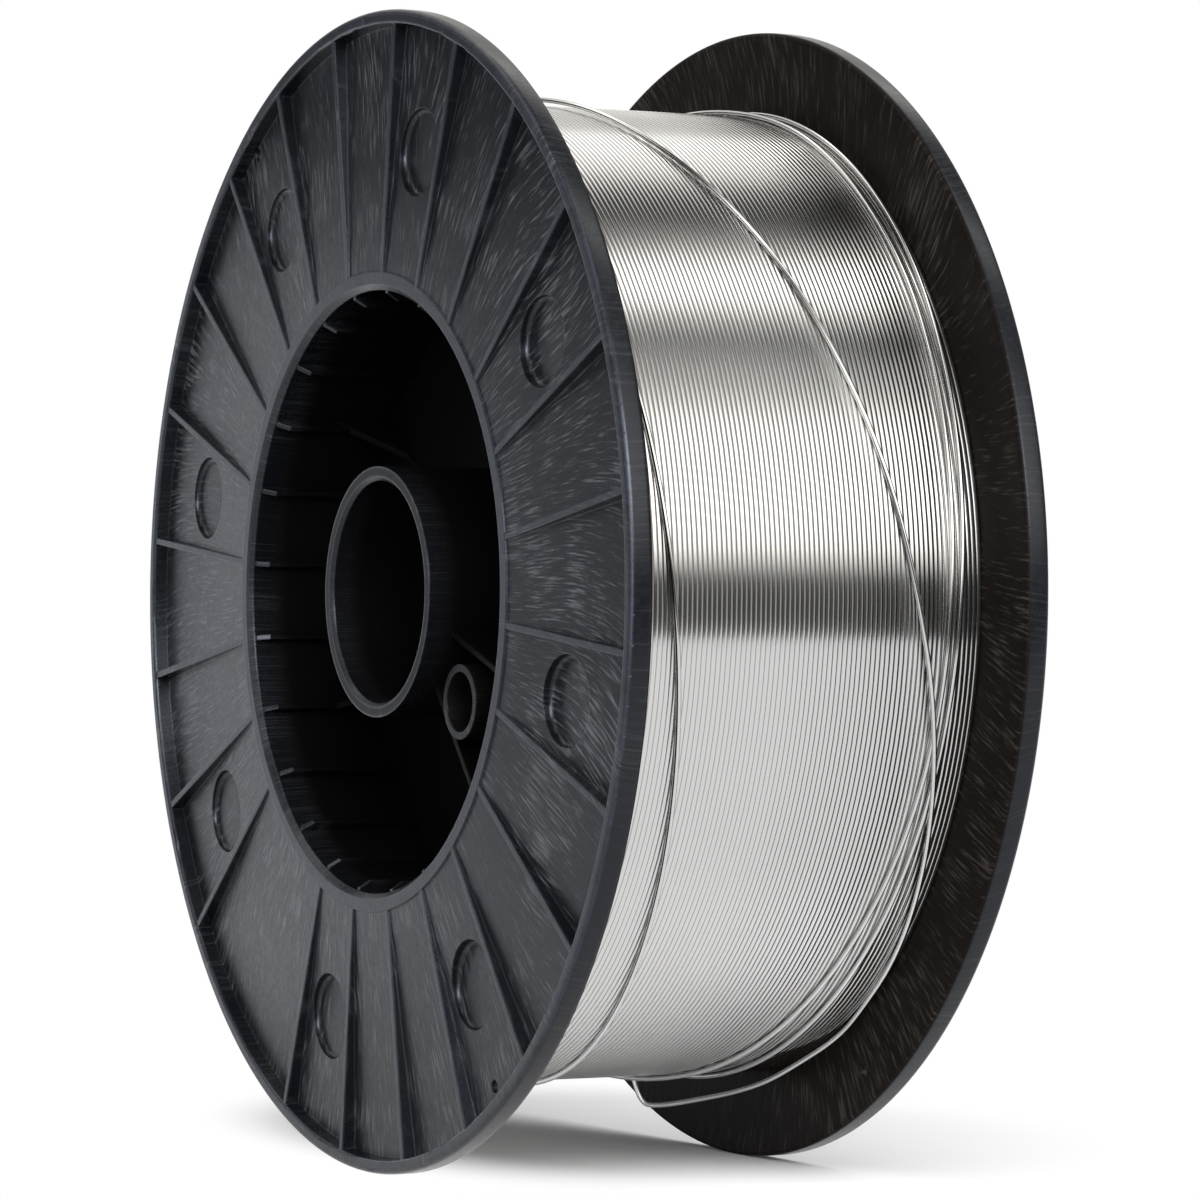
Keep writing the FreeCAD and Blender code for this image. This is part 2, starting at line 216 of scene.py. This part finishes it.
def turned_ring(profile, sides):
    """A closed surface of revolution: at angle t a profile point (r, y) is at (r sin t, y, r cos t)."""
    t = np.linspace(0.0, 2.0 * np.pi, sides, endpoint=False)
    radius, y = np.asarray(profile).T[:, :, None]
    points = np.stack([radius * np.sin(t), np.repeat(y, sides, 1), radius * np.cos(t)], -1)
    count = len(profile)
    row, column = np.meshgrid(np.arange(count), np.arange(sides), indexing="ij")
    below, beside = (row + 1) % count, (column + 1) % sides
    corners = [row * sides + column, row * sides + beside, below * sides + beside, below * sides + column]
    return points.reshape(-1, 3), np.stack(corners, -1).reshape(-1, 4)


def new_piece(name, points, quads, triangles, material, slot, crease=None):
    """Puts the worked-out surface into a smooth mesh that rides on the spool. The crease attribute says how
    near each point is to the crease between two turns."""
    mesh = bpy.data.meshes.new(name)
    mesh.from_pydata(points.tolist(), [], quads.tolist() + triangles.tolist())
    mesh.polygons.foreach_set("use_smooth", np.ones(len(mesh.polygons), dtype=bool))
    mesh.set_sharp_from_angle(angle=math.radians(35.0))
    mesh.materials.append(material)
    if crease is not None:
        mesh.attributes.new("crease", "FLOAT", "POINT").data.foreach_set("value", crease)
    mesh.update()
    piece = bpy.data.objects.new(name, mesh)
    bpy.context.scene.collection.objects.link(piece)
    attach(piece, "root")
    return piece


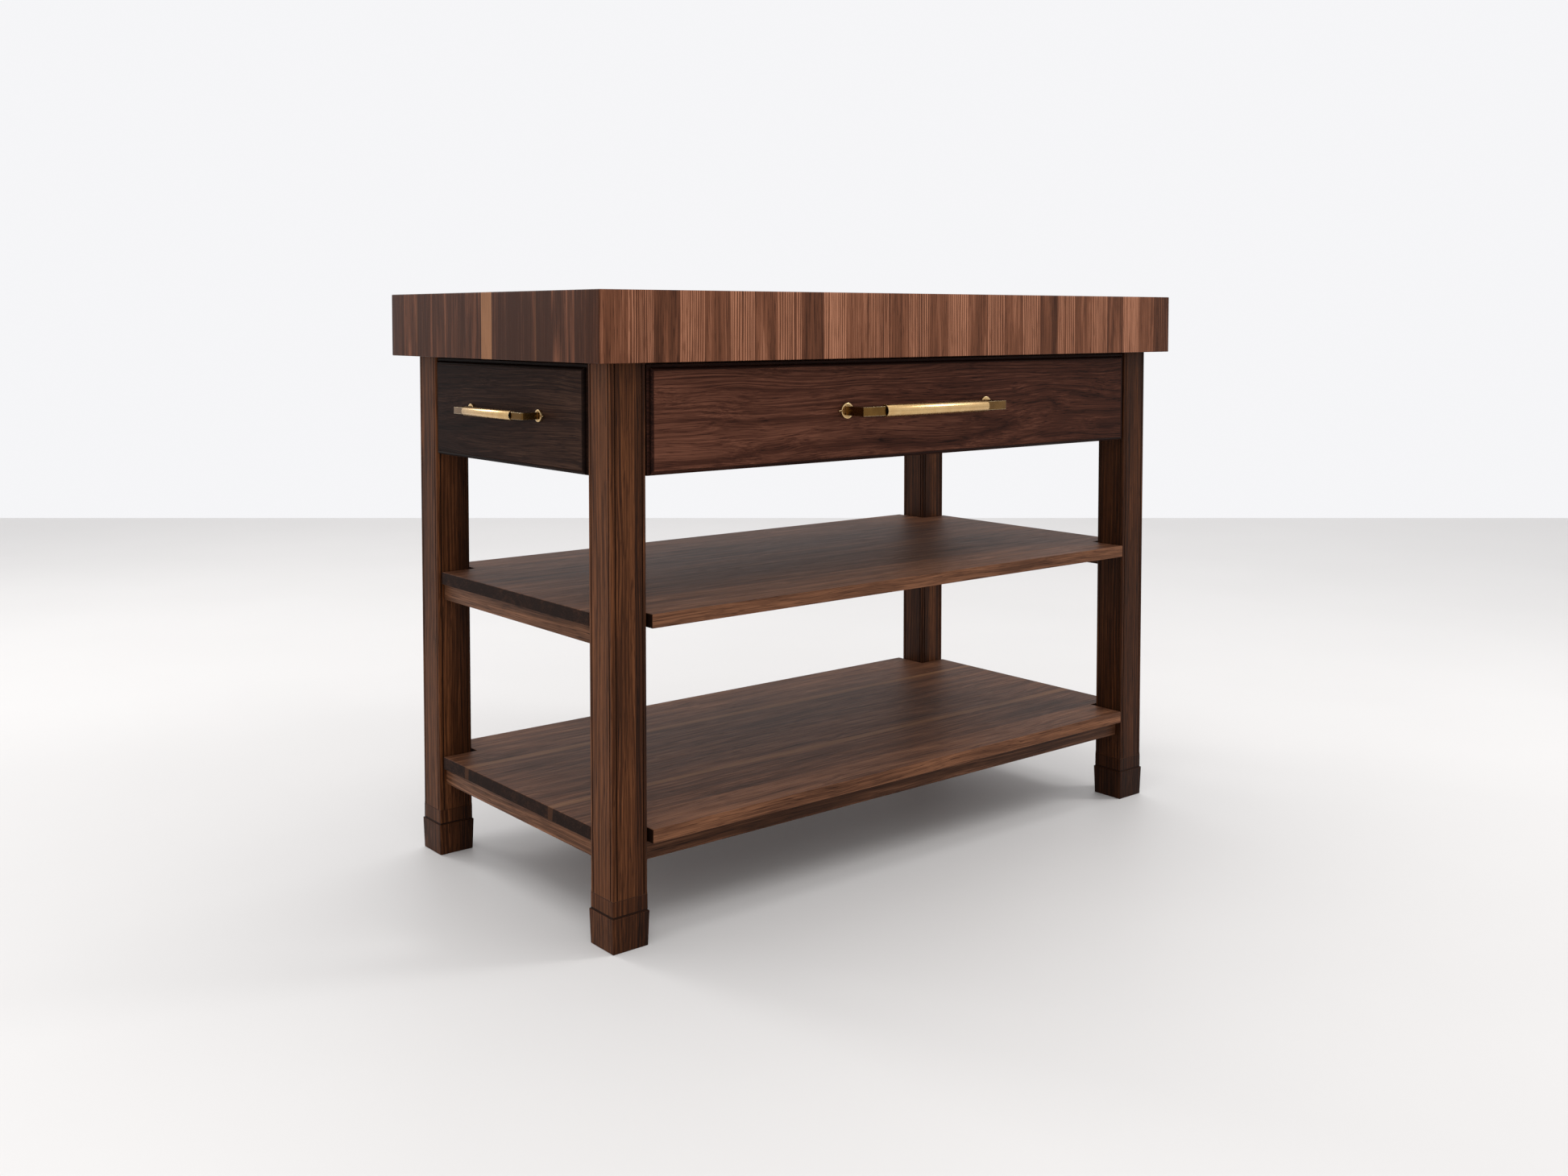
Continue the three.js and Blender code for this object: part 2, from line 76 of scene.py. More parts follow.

◆ What this task involves: Reproduce all of the entries word for word.

◆ Solution to the problem:
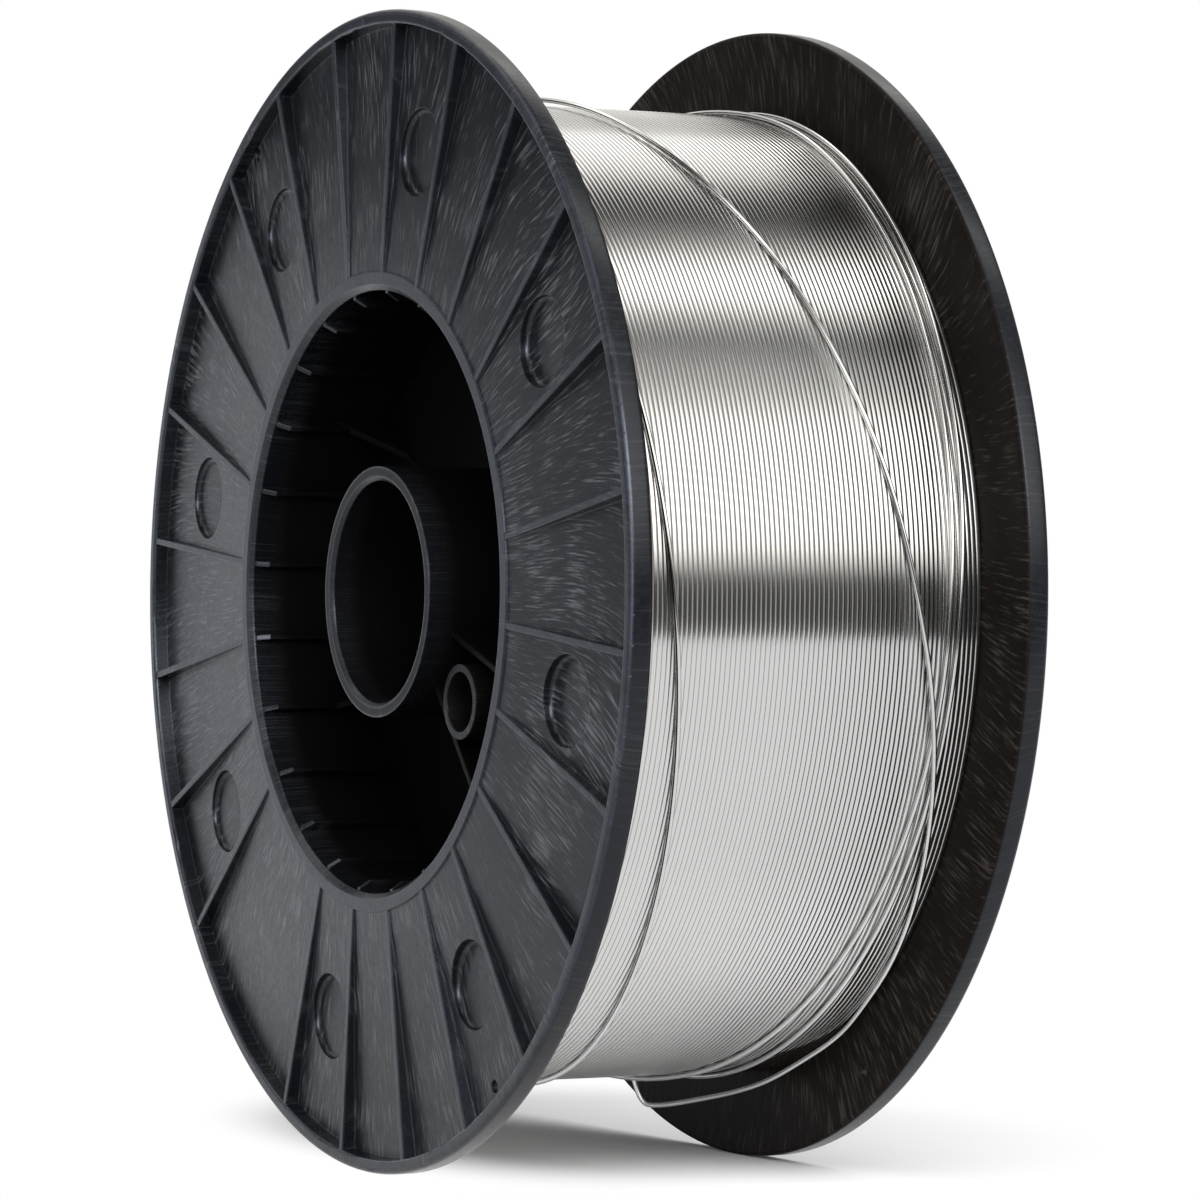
Keep writing the FreeCAD and Blender code for this image. This is part 2, starting at line 216 of scene.py. This part finishes it.
def turned_ring(profile, sides):
    """A closed surface of revolution: at angle t a profile point (r, y) is at (r sin t, y, r cos t)."""
    t = np.linspace(0.0, 2.0 * np.pi, sides, endpoint=False)
    radius, y = np.asarray(profile).T[:, :, None]
    points = np.stack([radius * np.sin(t), np.repeat(y, sides, 1), radius * np.cos(t)], -1)
    count = len(profile)
    row, column = np.meshgrid(np.arange(count), np.arange(sides), indexing="ij")
    below, beside = (row + 1) % count, (column + 1) % sides
    corners = [row * sides + column, row * sides + beside, below * sides + beside, below * sides + column]
    return points.reshape(-1, 3), np.stack(corners, -1).reshape(-1, 4)


def new_piece(name, points, quads, triangles, material, slot, crease=None):
    """Puts the worked-out surface into a smooth mesh that rides on the spool. The crease attribute says how
    near each point is to the crease between two turns."""
    mesh = bpy.data.meshes.new(name)
    mesh.from_pydata(points.tolist(), [], quads.tolist() + triangles.tolist())
    mesh.polygons.foreach_set("use_smooth", np.ones(len(mesh.polygons), dtype=bool))
    mesh.set_sharp_from_angle(angle=math.radians(35.0))
    mesh.materials.append(material)
    if crease is not None:
        mesh.attributes.new("crease", "FLOAT", "POINT").data.foreach_set("value", crease)
    mesh.update()
    piece = bpy.data.objects.new(name, mesh)
    bpy.context.scene.collection.objects.link(piece)
    attach(piece, "root")
    return piece


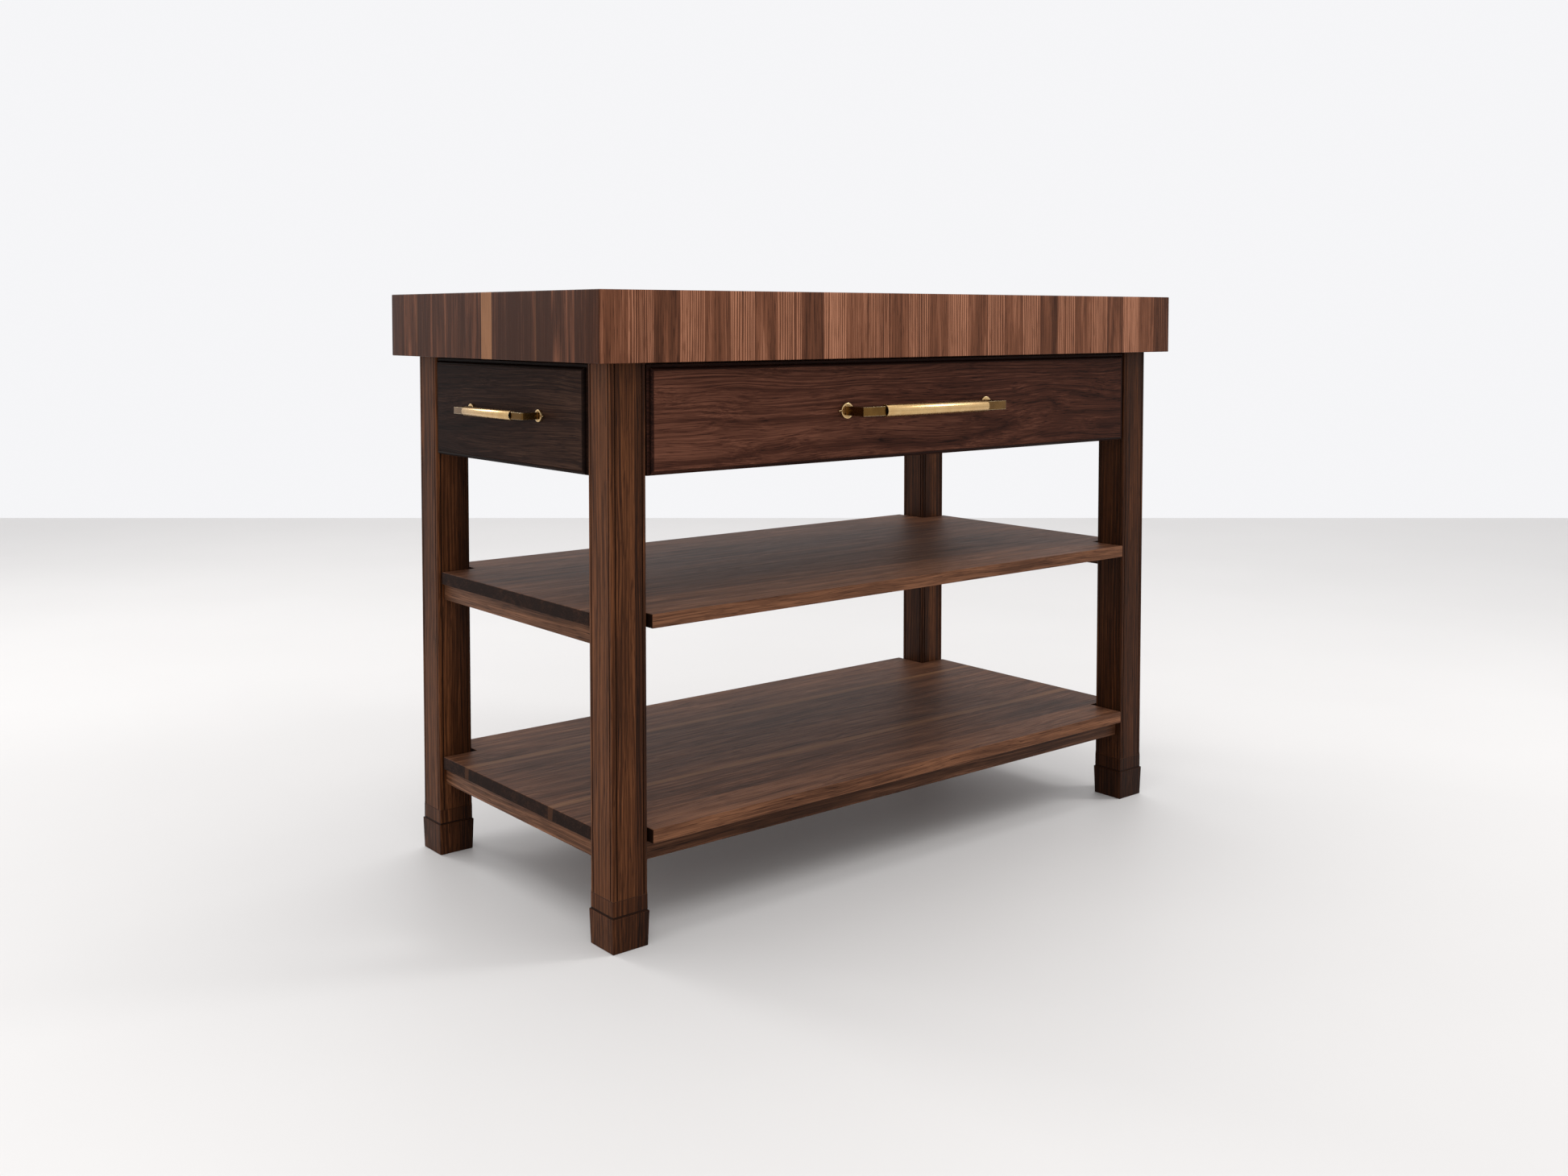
Continue the three.js and Blender code for this object: part 2, from line 76 of scene.py. More parts follow.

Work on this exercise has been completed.